EUR: Some signs of rebound, but it may not last

The USD-negative events yesterday have prompted a return to 1.030 in EUR/USD, but we expect US CPI to resume pressure on the pair. The eurozone data calendar does not include market-moving releases, although we will hear from ECB members Lane, Guindos, Villeroy and Vujcic.

Our short-term fair value model returns a risk premium of around 2.5% on the pair. That is intuitively linked to expectations of US protectionism, and we doubt there is that much room for this valuation gap to be closed despite the latest reports on gradual tariffs.

Still, we cannot ignore this relatively supportive technical aspect for EUR/USD, and probably another material leg lower in the pair does require some rewidening in the short-term rate differential. A 0.3% MoM US core CPI read could not be enough to take EUR/USD sustainably above 1.020 for now.

Francesco Pesole

GBP: Slower UK inflation should ease pressure on gilts

Finally, some good news for the gilt market. December’s UK inflation – released this morning – slowed more than expected. Services CPI, which is what the Bank of England is mostly focused on, came in at 4.4% versus the consensus of 4.8%. Core CPI slowed from 3.5% to 3.2% and headline from 2.6% to 2.5%.
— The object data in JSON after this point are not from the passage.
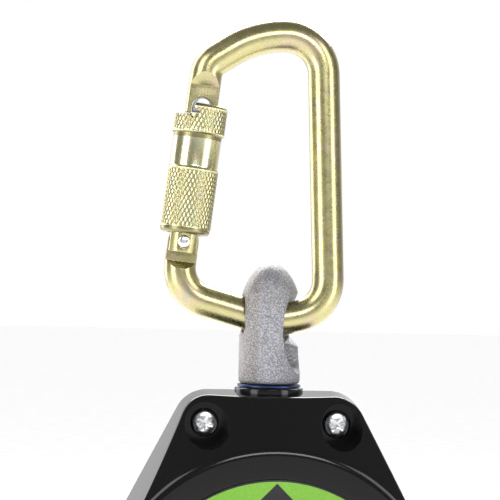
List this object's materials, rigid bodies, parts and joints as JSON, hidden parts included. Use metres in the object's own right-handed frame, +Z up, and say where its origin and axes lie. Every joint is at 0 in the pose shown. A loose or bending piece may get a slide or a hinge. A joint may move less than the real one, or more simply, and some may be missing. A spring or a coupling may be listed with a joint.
{
  "type": "self retracting lifeline",
  "caption": "Self retracting lifeline block: black housing with drum, brake and rewind spring, hung by a swivel eye from a twist-lock carabiner.",
  "frame": {"origin": "bearing point inside the top of the carabiner, on the load line", "axes": "+Z up along the load line, -Y out of the housing front, +X towards the carabiner spine"},
  "size_m": [0.1196, 0.068, 0.2706],
  "materials": {
    "chromate_steel": "yellow chromate plated, satin",
    "cast_grey": "fine sand texture, grey",
    "black_plastic": "glossy moulded black",
    "bright_steel": "bright",
    "plain_steel": "plain machined steel",
    "blued_steel": "dark blue",
    "bronze": "sintered bronze",
    "spring_steel": "oiled spring steel",
    "friction_lining": "woven friction lining",
    "green_print": "printed label, light green",
    "silver_print": "blank silver data plate",
    "wire_rope": "galvanised wire rope winding",
    "aluminium": "cast aluminium"
  },
  "bodies": {
    "carabiner": {"carabiner_body": "chromate_steel", "nose_keeper": "plain_steel", "gate_hinge_pin": "bright_steel"},
    "gate": {"gate_bar": "chromate_steel", "gate_latch_pin": "bright_steel", "gate_spring": "spring_steel", "sleeve_spring": "spring_steel"},
    "sleeve": {"lock_sleeve": "chromate_steel"},
    "eye": {"swivel_eye": "cast_grey", "swivel_nut": "plain_steel", "thrust_washer": "bronze"},
    "drum": {"drum": "aluminium", "wound_lifeline": "wire_rope", "front_bush": "bronze", "rear_bush": "bronze", "spring_arbor": "aluminium", "pawl_pin_1": "bright_steel", "pawl_pin_2": "bright_steel", "pawl_spring_1": "spring_steel", "pawl_spring_2": "spring_steel"},
    "pawl_a": {"pawl_1": "plain_steel"},
    "pawl_b": {"pawl_2": "plain_steel"},
    "ratchet": {"ratchet_wheel": "plain_steel"},
    "housing": {"eye_washer": "blued_steel", "front_cover": "black_plastic", "rear_cover": "black_plastic", "front_label": "green_print", "rear_label": "silver_print", "outlet_guide": "black_plastic", "front_frame_plate": "plain_steel", "rear_frame_plate": "plain_steel", "swivel_yoke": "plain_steel", "main_shaft": "bright_steel", "shaft_nut": "plain_steel", "brake_hub": "plain_steel", "rear_friction_disc": "friction_lining", "front_friction_disc": "friction_lining", "pressure_plate": "plain_steel", "disc_spring": "spring_steel", "brake_nut": "plain_steel", "spring_case": "aluminium", "power_spring": "spring_steel", "cover_screw_1": "bright_steel", "threaded_insert_1": "bronze", "cover_screw_2": "bright_steel", "threaded_insert_2": "bronze", "cover_screw_3": "bright_steel", "threaded_insert_3": "bronze", "cover_screw_4": "bright_steel", "threaded_insert_4": "bronze", "frame_spacer_1": "plain_steel", "frame_spacer_2": "plain_steel"}
  },
  "joints": [
    {"name": "gate_hinge", "type": "hinge", "parent": "carabiner", "child": "gate", "pos_m": [-0.0311, 0, -0.0672], "axis": [0, 1, 0], "range_deg": [0, 26], "stiffness_Nm_per_rad": 0.3, "springref_deg": -28.65},
    {"name": "sleeve_twist", "type": "hinge", "parent": "gate", "child": "sleeve", "pos_m": [-0.0311, 0, -0.0672], "axis": [0.1132, 0, 0.9936], "range_deg": [0, 90], "stiffness_Nm_per_rad": 0.08, "springref_deg": -22.92},
    {"name": "eye_tilt", "type": "hinge", "parent": "carabiner", "child": "eye", "pos_m": [0, 0, -0.0934], "axis": [1, 0, 0], "range_deg": [-90, 90]},
    {"name": "housing_swivel", "type": "hinge", "parent": "eye", "child": "housing", "pos_m": [0, 0, -0.12], "axis": [0, 0, 1], "continuous": true},
    {"name": "drum_spin", "type": "hinge", "parent": "housing", "child": "drum", "pos_m": [0, 0, -0.193], "axis": [0, 1, 0], "continuous": true},
    {"name": "brake_slip", "type": "hinge", "parent": "housing", "child": "ratchet", "pos_m": [0, 0, -0.193], "axis": [0, 1, 0], "continuous": true},
    {"name": "pawl_a_pivot", "type": "hinge", "parent": "drum", "child": "pawl_a", "pos_m": [0.035, 0, -0.193], "axis": [0, 1, 0], "range_deg": [0, 14], "stiffness_Nm_per_rad": 0.02, "springref_deg": -17.19},
    {"name": "pawl_b_pivot", "type": "hinge", "parent": "drum", "child": "pawl_b", "pos_m": [-0.035, 0, -0.193], "axis": [0, 1, 0], "range_deg": [0, 14], "stiffness_Nm_per_rad": 0.02, "springref_deg": -17.19}
  ]
}
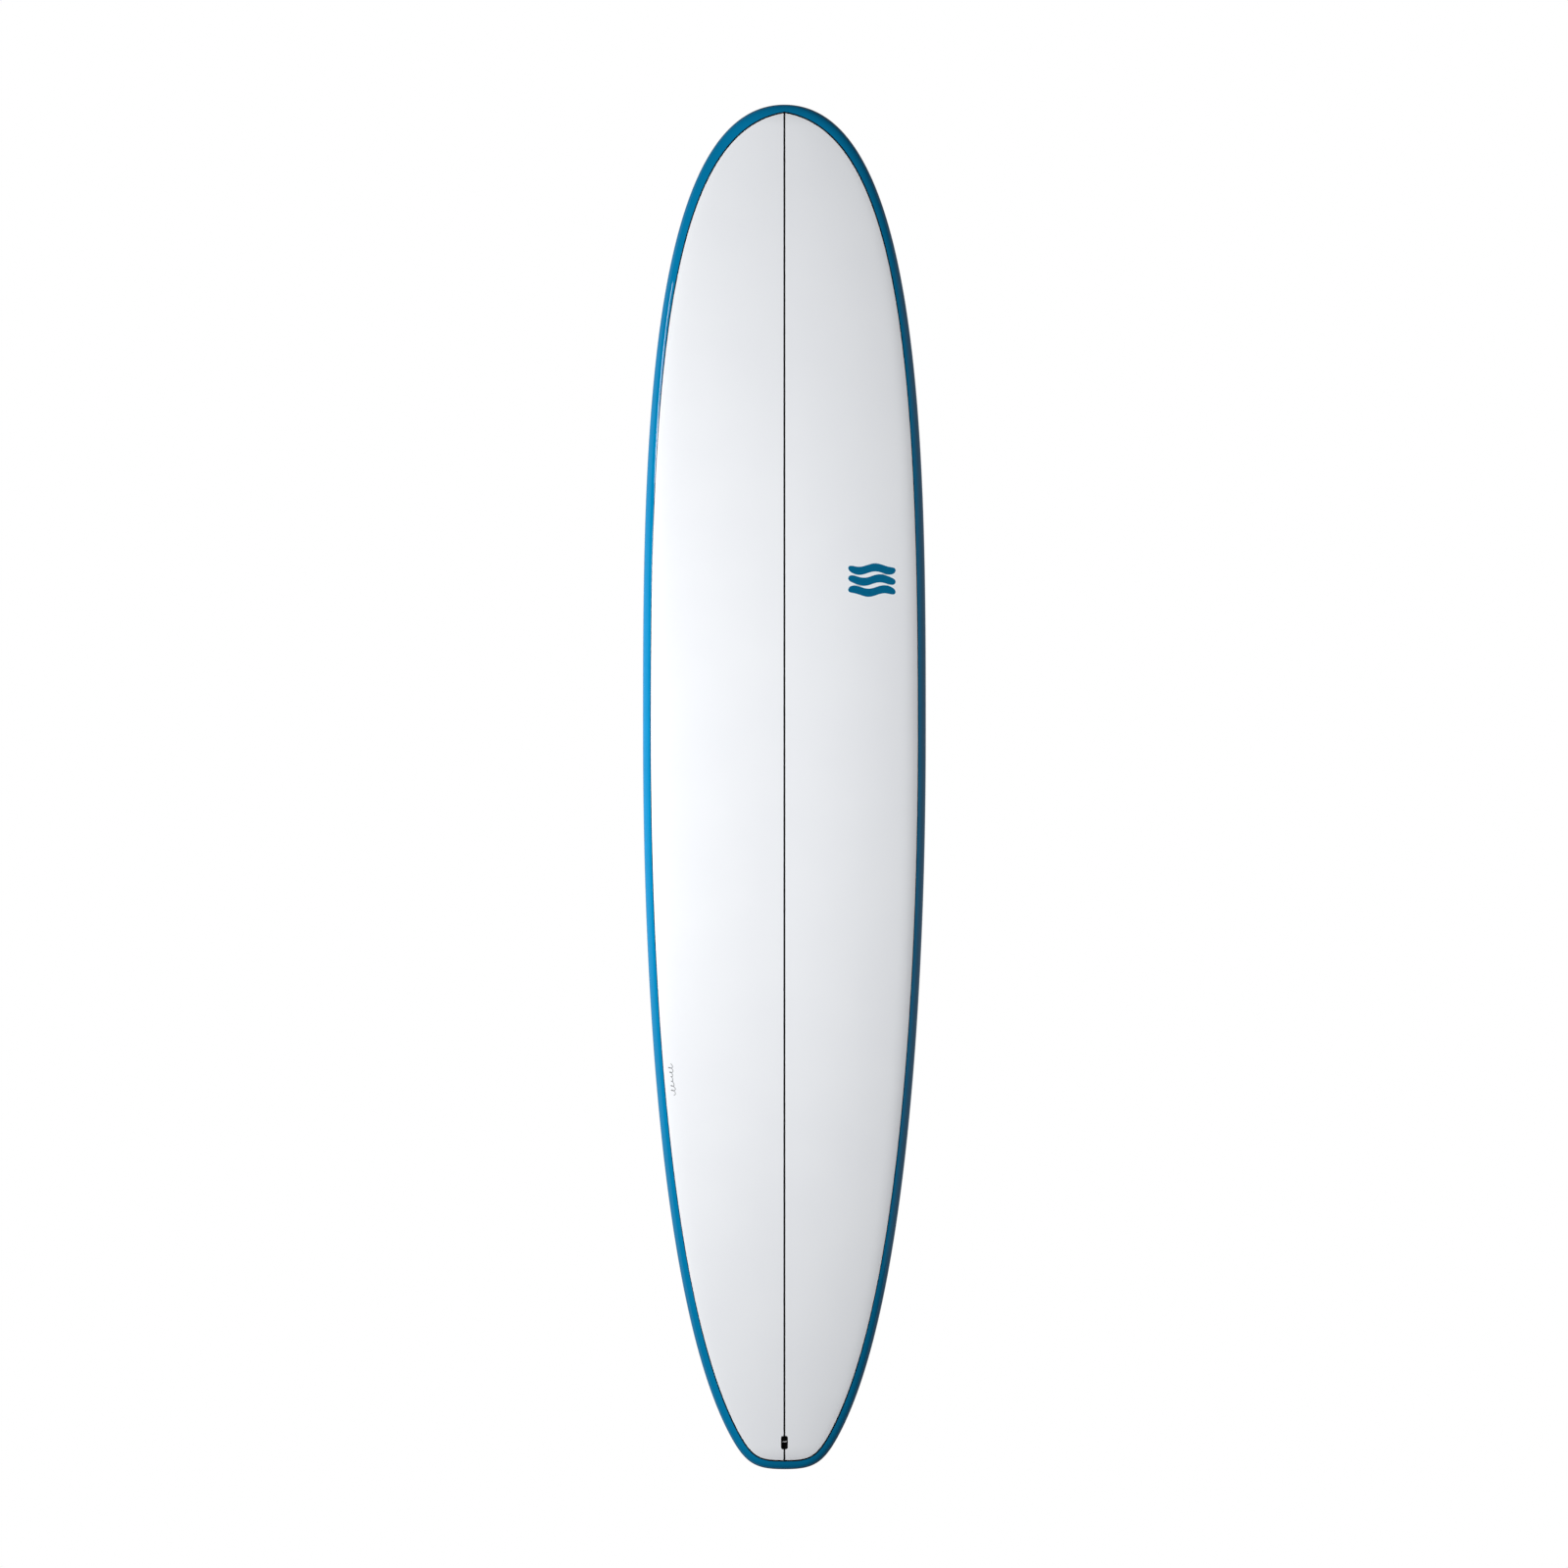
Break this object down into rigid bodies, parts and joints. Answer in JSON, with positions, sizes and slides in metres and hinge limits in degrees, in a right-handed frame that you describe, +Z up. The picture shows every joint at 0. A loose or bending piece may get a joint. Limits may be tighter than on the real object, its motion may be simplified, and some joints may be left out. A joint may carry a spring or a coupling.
{
  "type": "surfboard",
  "caption": "Longboard surfboard with rounded nose, squared-off tail, white deck, blue rail band, leash plug, slotted centre fin box and side fins.",
  "frame": {"origin": "under the middle of the board's length and width, level with the lowest point of the centre fin", "axes": "+Y from tail to nose, +X to the right rail of a rider facing the nose, +Z up out of the deck"},
  "size_m": [0.5698, 2.743, 0.2448],
  "materials": {
    "foam": "closed-cell foam, shaped and left matte",
    "stringer_wood": "thin dark-stained ply",
    "white_laminate": "white glass and epoxy laminate, polished gloss",
    "blue_laminate": "blue pigmented epoxy, polished gloss",
    "pinline_resin": "black resin line, gloss",
    "black_plastic": "moulded black plastic, fine grain",
    "fin_composite": "moulded black fin composite, satin",
    "stainless": "stainless steel, machined",
    "brass": "brass plate, machined",
    "decal_film": "printed film under gloss"
  },
  "bodies": {
    "board": {"foam_core_left": "foam", "foam_core_right": "foam", "stringer": "stringer_wood", "deck_laminate": "white_laminate", "bottom_laminate": "white_laminate", "rail_laminate": "blue_laminate", "deck_pinline": "pinline_resin", "bottom_pinline": "pinline_resin", "deck_decal": "decal_film", "leash_plug_cup": "black_plastic", "leash_plug_pin": "stainless", "fin_box": "black_plastic", "side_fin_left": "fin_composite", "side_fin_right": "fin_composite", "side_plug_left_front": "black_plastic", "side_plug_left_rear": "black_plastic", "side_plug_right_front": "black_plastic", "side_plug_right_rear": "black_plastic", "side_grub_left_front": "stainless", "side_grub_left_rear": "stainless", "side_grub_right_front": "stainless", "side_grub_right_rear": "stainless"},
    "centre_fin_unit": {"centre_fin": "fin_composite", "fin_roll_pin": "stainless", "fin_screw": "stainless", "fin_plate_nut": "brass"}
  },
  "joints": [
    {"name": "centre_fin_slide", "type": "slide", "parent": "board", "child": "centre_fin_unit", "axis": [0, 0.9925, -0.1223], "range_m": [-0.035, 0.035]}
  ]
}
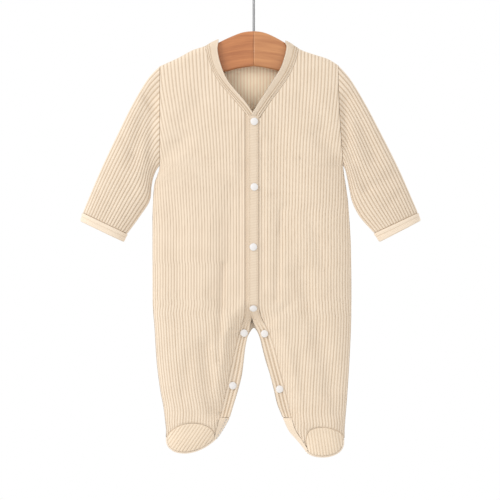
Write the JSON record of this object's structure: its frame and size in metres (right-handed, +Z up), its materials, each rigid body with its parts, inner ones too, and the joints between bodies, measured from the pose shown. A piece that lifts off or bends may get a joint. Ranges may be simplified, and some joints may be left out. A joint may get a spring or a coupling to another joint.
{
  "type": "baby romper on a hanger",
  "caption": "Rib-knit baby romper with long sleeves, closed feet and a snap front, hanging on a small wooden hanger with a wire hook.",
  "frame": {"origin": "inside top of the hanger's hook, where a rail holds it", "axes": "+Z up, +X to the right of someone who faces the front, which looks along -Y"},
  "size_m": [0.4483, 0.0454, 0.6548],
  "materials": {
    "rib_knit": "soft cotton rib knit, matt",
    "binding_knit": "fine flat knit, matt",
    "snap_cap": "smooth, slightly glossy",
    "hanger_wood": "clear satin lacquer",
    "hook_wire": "polished wire"
  },
  "bodies": {
    "root": {"front_left": "rib_knit", "front_right": "rib_knit", "back": "rib_knit", "front_band_right": "binding_knit", "front_band_left": "binding_knit", "back_leg_band": "binding_knit", "neck_band": "binding_knit", "sleeve_left": "rib_knit", "sleeve_right": "rib_knit", "cuff_left": "binding_knit", "cuff_right": "binding_knit", "vamp_left": "rib_knit", "vamp_right": "rib_knit", "sole_left": "binding_knit", "sole_right": "binding_knit", "snap_1": "snap_cap", "snap_2": "snap_cap", "snap_3": "snap_cap", "snap_4": "snap_cap", "snap_5": "snap_cap", "snap_6": "snap_cap", "snap_7": "snap_cap", "snap_8": "snap_cap", "hanger_arm_left": "hanger_wood", "hanger_arm_right": "hanger_wood", "hanger_hook": "hook_wire"}
  },
  "joints": []
}
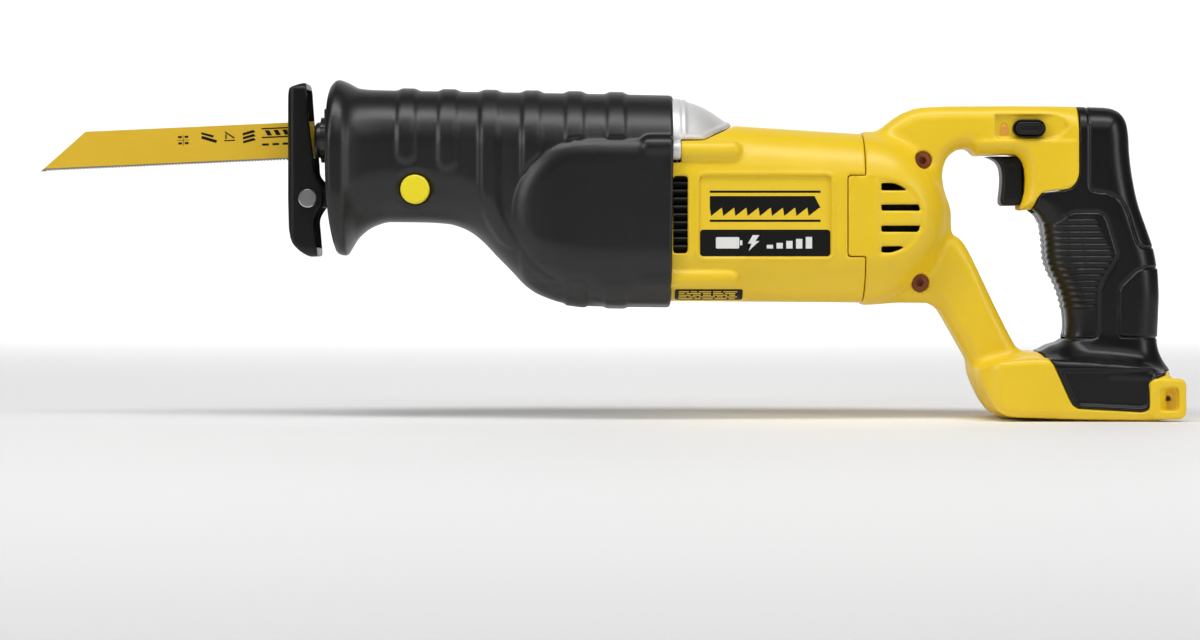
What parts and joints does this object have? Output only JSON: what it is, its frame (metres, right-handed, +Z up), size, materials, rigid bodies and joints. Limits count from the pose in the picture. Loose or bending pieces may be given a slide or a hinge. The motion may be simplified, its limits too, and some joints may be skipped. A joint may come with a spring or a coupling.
{
  "type": "reciprocating saw",
  "caption": "Cordless reciprocating saw with a tilting shoe, rubber front boot, side-vented motor housing and D-shaped rear handle with a battery foot.",
  "frame": {"origin": "centre of the whole saw's box, on the plane of the foot's underside", "axes": "+X from the blade's tip towards the battery foot, +Y to the saw's right seen from behind the blade, +Z up"},
  "size_m": [0.572, 0.082, 0.1695],
  "materials": {
    "blade_paint": "painted, satin",
    "dark_steel": "phosphated steel",
    "steel": "turned and ground",
    "sintered_bronze": "sintered",
    "seal_rubber": "moulded",
    "shoe_black": "gloss black coating",
    "cast_aluminium": "die cast, bead blasted",
    "boot_rubber": "moulded, fine texture",
    "button_yellow": "moulded",
    "housing_yellow": "moulded, fine texture",
    "label_black": "printed film",
    "black_nylon": "moulded",
    "ferrite": "pressed",
    "copper": "enamelled wire",
    "grip_rubber": "soft overmould",
    "screw_bronze": "bronze coating",
    "lead_red": "extruded",
    "lead_black": "extruded"
  },
  "bodies": {
    "housing": {"front_bush": "sintered_bronze", "rear_bush": "sintered_bronze", "spindle_seal": "seal_rubber", "crank_bearing": "steel", "gear_case": "cast_aluminium", "gear_case_cover": "cast_aluminium", "boot": "boot_rubber", "shoe_button_spring": "steel", "motor_housing": "housing_yellow", "label_left": "label_black", "label_right": "label_black", "vent_grille_left": "black_nylon", "vent_grille_right": "black_nylon", "case_screws": "steel", "front_bearing": "steel", "rear_bearing": "steel", "motor_can": "steel", "motor_magnets": "ferrite", "brushes": "ferrite", "brush_holder": "black_nylon", "rear_bearing_bracket": "cast_aluminium", "handle_shell_left": "housing_yellow", "handle_shell_right": "housing_yellow", "grip_left": "grip_rubber", "grip_right": "grip_rubber", "trigger_spring": "steel", "switch_body": "black_nylon", "terminal_block": "black_nylon", "terminal_blades": "steel", "handle_screws": "screw_bronze", "positive_lead": "lead_red", "negative_lead": "lead_black"},
    "spindle": {"spindle": "steel", "clamp_body": "dark_steel", "clamp_pin": "steel", "yoke": "steel"},
    "clamp_collar": {"clamp_collar": "dark_steel"},
    "blade": {"blade": "blade_paint"},
    "rotor": {"rotor_shaft": "steel", "pinion": "steel", "cooling_fan": "black_nylon", "armature_core": "steel", "windings": "copper", "commutator": "copper"},
    "crank": {"crank_gear": "steel", "crank_pin": "steel", "crank_shaft": "steel", "counterweight": "steel", "crank_roller": "steel"},
    "shoe_post": {"shoe_post": "dark_steel"},
    "shoe": {"shoe": "shoe_black", "shoe_pin": "steel"},
    "shoe_button": {"shoe_button": "button_yellow"},
    "trigger": {"trigger": "black_nylon"},
    "lock_button": {"lock_button": "black_nylon"}
  },
  "joints": [
    {"name": "spindle_stroke", "type": "slide", "parent": "housing", "child": "spindle", "axis": [1, 0, 0], "range_m": [0, 0.0286]},
    {"name": "clamp_turn", "type": "hinge", "parent": "spindle", "child": "clamp_collar", "pos_m": [-0.137, 0, 0.1395], "axis": [1, 0, 0], "range_deg": [0, 40], "stiffness_Nm_per_rad": 0.05, "springref_deg": -11.46},
    {"name": "blade_release", "type": "slide", "parent": "spindle", "child": "blade", "axis": [-1, 0, 0], "range_m": [0, 0.03]},
    {"name": "rotor_spin", "type": "hinge", "parent": "housing", "child": "rotor", "pos_m": [0.06, 0, 0.1015], "axis": [1, 0, 0], "continuous": true},
    {"name": "crank_spin", "type": "hinge", "parent": "housing", "child": "crank", "pos_m": [-0.0105, -0.015, 0.1015], "axis": [0, 1, 0], "continuous": true},
    {"name": "shoe_slide", "type": "slide", "parent": "housing", "child": "shoe_post", "axis": [-1, 0, 0], "range_m": [0, 0.03]},
    {"name": "shoe_tilt", "type": "hinge", "parent": "shoe_post", "child": "shoe", "pos_m": [-0.15, 0, 0.11], "axis": [0, 1, 0], "range_deg": [-12, 8]},
    {"name": "shoe_button_press", "type": "slide", "parent": "housing", "child": "shoe_button", "axis": [0, 1, 0], "range_m": [0, 0.003], "stiffness_N_per_m": 800, "springref_m": -0.003, "deforming": ["shoe_button_spring"]},
    {"name": "trigger_pull", "type": "slide", "parent": "housing", "child": "trigger", "axis": [1, 0, 0], "range_m": [0, 0.006], "stiffness_N_per_m": 1000, "springref_m": -0.004, "deforming": ["trigger_spring"]},
    {"name": "lock_slide", "type": "slide", "parent": "housing", "child": "lock_button", "axis": [0, 1, 0], "range_m": [0, 0.003]}
  ],
  "couplings": [
    {"joint": "crank_spin", "follows": "rotor_spin", "ratio": 0.25}
  ]
}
We expect gilts to show some signs of relief once they open today. We have been calling for the BoE to cut rates by 25bp in February and that reinforces our view. Before the release, markets were pricing in 17bp for February, so we could see a dovish shift in the Sonia curve this morning.

The pound would have normally tanked on the back of a soft inflation print but is instead flat. That is another testament to it currently acting like an emerging market currency, being more sensitive to long-term borrowing costs than the short-term central bank outlook.

EUR/GBP had a good run yesterday, but largely on the back of strong euro performance. It is too early to turn optimistic on a sterling rebound, but some recovery in the UK bond market is a necessary condition for preventing new major FX sell-offs. Still, looking a few months ahead, this CPI print points to BoE cuts that should allow sustained GBP depreciation.

Francesco Pesole

RON: NBR on hold for now

Today will be the first meeting of the National Bank of Romania this year. In line with market expectations, we expect rates to remain unchanged at 6.50%. Our economists see persistent inflation risks as shown by the December inflation numbers released yesterday. While economic growth concerns are not to be taken lightly, we think the Bank will need to see its risk heatmap turning less red before proceeding again with its cautious easing cycle. Overall, we now expect only 50bp of rate cuts in 2025, scheduled for the second half of the year, taking the key rate to 6.0%. We believe the NBR will wait for more clarity on the inflation and fiscal outlook before continuing its cautious easing cycle.

The bond market remains heated after the political drama late last year. Yesterday, ROMGBs saw the first signs of relief after a rapid sell-off since the start of this year. However, the market is bracing for another strong bond supply this year and with the presidential election date pushed back, the market will remain in policy uncertainty for longer, lacking good news to turn the market's direction.

In the FX spot market, the situation remains unchanged with EUR/RON around 4.975 and we do not expect much change anytime soon. On the other hand, the FX forward market remains significantly volatile. While it priced out all NBR rate cuts late last year, in recent weeks and especially after the postponement of the presidential election from March to May, the FX implied curve started to steepen with growing speculation of allowing EUR/RON higher after the election. However, we believe this move is more likely to be on the table later in the third quarter.